Reconstruction Phase
After clearance, drywall, insulation, flooring, and finishes are rebuilt. This phase is typically:
- 2–5 days for small scope
- 1–3 weeks for medium scope
- 3–8 weeks for whole-house scope
Factors That Extend Timelines
- Insurance claim delays — adjuster scope negotiations
- Hidden moisture discovery — finding more damage than initial scope
- Material lead times — custom cabinetry, hardwood matching
- Secondary contamination — HVAC, adjacent units in condos
- Failed clearance tests — re-cleaning required
911 Storm has been remediating mold across Fairfield County and Westchester County for over a decade — from small Cos Cob bathroom jobs to whole-house contaminations in Chappaqua. Every job gets the time it needs.
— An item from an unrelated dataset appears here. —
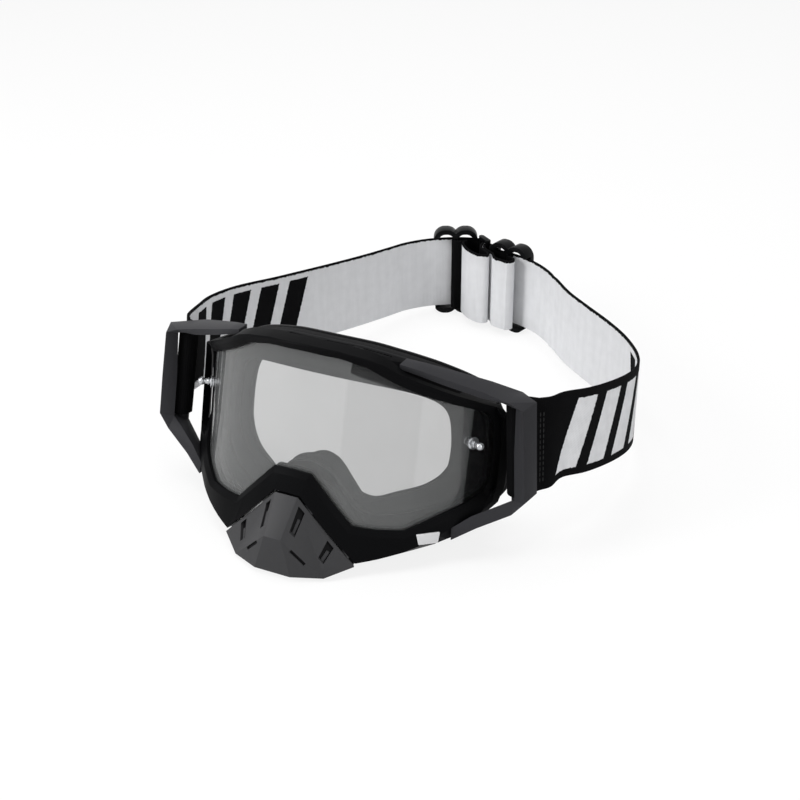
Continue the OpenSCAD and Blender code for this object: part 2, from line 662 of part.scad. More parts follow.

Free on-site scope and timeline estimate — call today.
Frequently Asked Questions
Can I stay in my home during mold remediation?+
For small, contained scopes — often yes. For whole-house or HVAC contamination — typically no for 3-7 days. Your remediation company will advise based on scope and sensitivity.
Why does clearance testing matter?+
It's the only objective proof the remediation worked. Without clearance testing, you have no defense against recurrence claims, and some insurance carriers won't close claims without it.
What if the clearance test fails?+
Additional cleaning is required until the test passes. This is built into the scope at no additional cost with reputable remediators. Ask your contractor about their clearance guarantee.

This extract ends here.